Na verdade, a escolha é uma ousadia apenas para poucos racistas -os quais, de qualquer forma, votariam na extrema direita de Pat Buchanan.
Em suma, não se trata de uma decisão ousada promovendo a aceitação da diversidade cultural. Ao contrário, a escolha é uma confissão de conformismo. Gore não escolheu seu vice por ele ser judeu, mas por ele ser um religioso praticante, o primeiro e mais virulento dos democratas em sua crítica aos pecadilhos do presidente Clinton. Por essas duas razões, o senador Lieberman encontra a aprovação até dos republicanos mais conservadores.
É engraçado: quando Clinton era candidato, já com a história de Gennifer Flowers no ar, ele escolheu Al Gore como o homem que, por sua simples presença, lhe ofereceria uma garantia moral. Agora, para se dissociar de Clinton, Gore escolhe Lieberman para a mesma função. Tipo: eu sou moral, olhe para meu vice. A esse ritmo, Lieberman, se ele for candidato depois da eventual Presidência de Gore, terá de procurar seu vice entre o papa e o Dalai Lama.
O plano democrata de governo difere substancialmente do projeto republicano -em matéria de política fiscal, de saúde pública e de previdência social. Apesar disso, Gore e sua equipe quiseram responder à tentativa republicana de tirar partido das pretensas falhas morais de Clinton. Lieberman foi escolhido para ser exibido como prova de caráter moral.

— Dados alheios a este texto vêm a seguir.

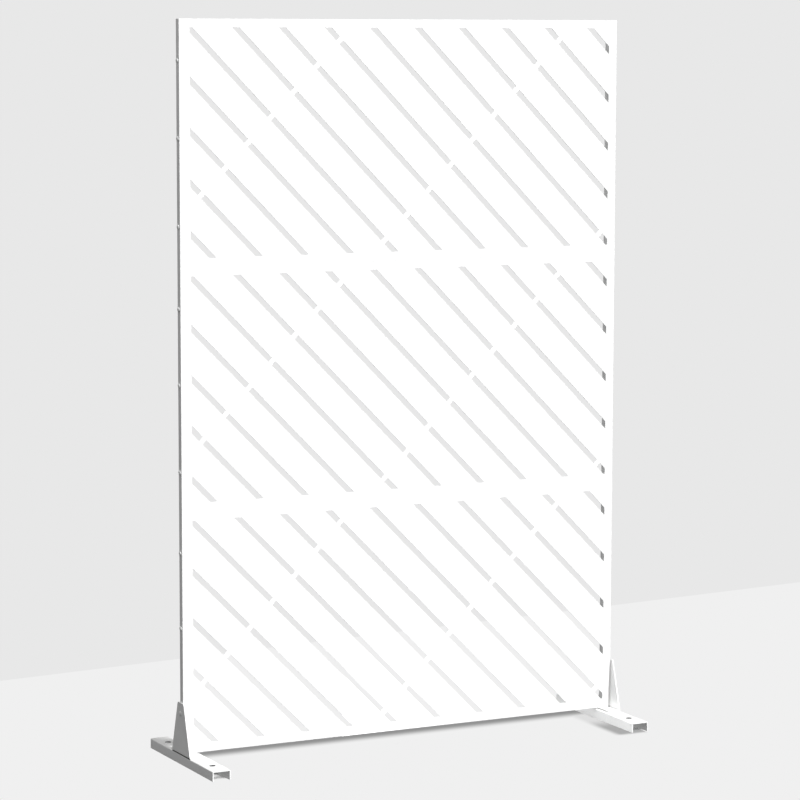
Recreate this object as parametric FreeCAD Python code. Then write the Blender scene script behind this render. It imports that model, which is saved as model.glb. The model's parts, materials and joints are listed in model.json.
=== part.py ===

Nada contra. Afinal, por que a estatura moral não seria um bom critério para escolher governantes? O problema naturalmente é: quem mede a dita estatura, e como?
Atenção: Joseph Lieberman é provavelmente um sujeito altamente respeitável. Nos anos 60, ele foi um "cavaleiro da liberdade" -registrando eleitores negros no sul ainda segregado. Mas quem lembrou esse passado de Lieberman foi logo Clinton, o pecador. A campanha democrata preferiu uma versão em cores mais suaves.
O senador Lieberman -esta foi a mensagem- é uma garantia ética graças a seus bons costumes e por respeitar rigorosamente as formas sociais de sua religião. Para servir de exemplo moral, ele foi apresentado como um suburbano que come kosher e vai à sinagoga a cada semana. A qualidade ética conclamada não reside em alguma têmpera subjetiva forjada na complexidade da experiência. Se algo disso existe, como no caso do senador Lieberman, melhor esquecer e salientar a estética de vida pequeno-burguesa: moral é celebrar o sábado (ou domingo, que seja). Será que o vice-presidente poderia declarar a guerra no sabá se fosse preciso? -perguntam com emoção as mamães do subúrbio, correndo em suas camionetes para levar as meninas ao treino de futebol.
Em suma, a moralidade coincide com a conformidade e o farisaísmo religioso dos subúrbios. O mundo do bem é o sorriso estereotipado da Main Street de Disneylândia.
Numa total confusão entre bons costumes e estatura ética, o conformismo e a mediocridade tornam-se patamares morais.
Theodore Roosevelt, Thomas Jefferson e outros grandes americanos devem estar esperneando em suas tumbas.
Resta esperar que Gore esteja enganado e que os americanos tenham uma visão mais complexa daquilo que os políticos parecem supor que seja ético. Afinal, os eleitores em 1998 não se deixaram convencer pela hipocrisia moralista e, apesar da enorme campanha contra Clinton, o pecador, mandaram muitos novos representantes democratas para o Congresso.
Dizem que, para ser eleito, Gore deveria compartilhar com Clinton o mérito dos excelentes resultados da Presidência, mas se distanciar da sombra moral que o presidente projeta. Pois Clinton, acrescentam, foi um presidente de sucesso, mas houve o problema Lewinski e outros.
Ora, Clinton foi um grande presidente não apesar de, mas por causa de suas notórias fraquezas. É por ele ser capaz de errar, se arrepender e errar de novo que ele pode reconhecer alguma complexidade em si mesmo (e, portanto, nos outros). Sem essa capacidade, não há nenhuma experiência moral verdadeira.
Cruzo os dedos para que o próximo presidente dos Estados Unidos tenha ao menos a mesma estatura ética de Bill Clinton. À primeira vista, há pouca chance.